F5 acquires Volterra for $500M

📍Key Takeaways from a VC standpoint

👉 It is all about the team

We knew it before. But again, this is all about the team: vision, talent, hard work, execution. We have a boundless respect for Raph, Ben and Ankur. They have over-delivered day after day, never compromising on the grand vision, while adapting with agility and pragmatism to the sometimes harsh and moving conditions. And worth mentioning, they always kept their mind open to discussion, although, quite obviously, they are the experts.

👉 There is value in tech-intensive, B2B ventures.

Tech-intensive startups create tangible assets, deliver non-trivial values to their customers and the expertise they require establishes strong competitive edges. B2B models enable to materialize and extract this value. Finding and assessing disruptive technologies early is not easy — it calls for specific expertise; but when product market fit is proven, the path to value exists. Market conditions and of course execution will determine the scale of such value, but its very existence is not speculative.

👉 Cybersecurity and Cloud infrastructure is still a fascinating space for VCs.

We discussed this at length in a previous tribune Cash in Cloud.
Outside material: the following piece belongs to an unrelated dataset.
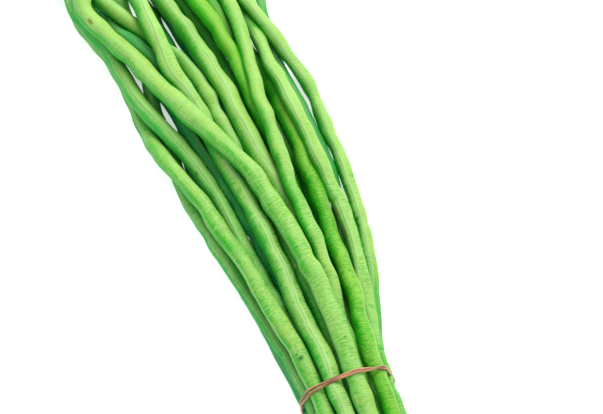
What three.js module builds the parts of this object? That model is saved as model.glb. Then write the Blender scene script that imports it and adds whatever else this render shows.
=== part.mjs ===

This certainly holds true. As the digitalization of the world continues fast forward, the need for more advanced technologies to improve / facilitate networking, storage, security, performance and manageability will keep increasing. As the market size is humongous ($1Tr per year), fund raising, M&A and IPO activities are poised to be fierce in the years to come — a context we, VCs, very much love.

Acorus Networks team, Volterra team, what a journey! It’s been an honor to work with you. As an entrepreneur, I found it a bit too short — because I liked it! As a VC, I found your vision brilliant and your sense of timing totally exquisite. Congratulations, respect and thank you.

And special thanks to whoever attacked Scoop.it in 2015.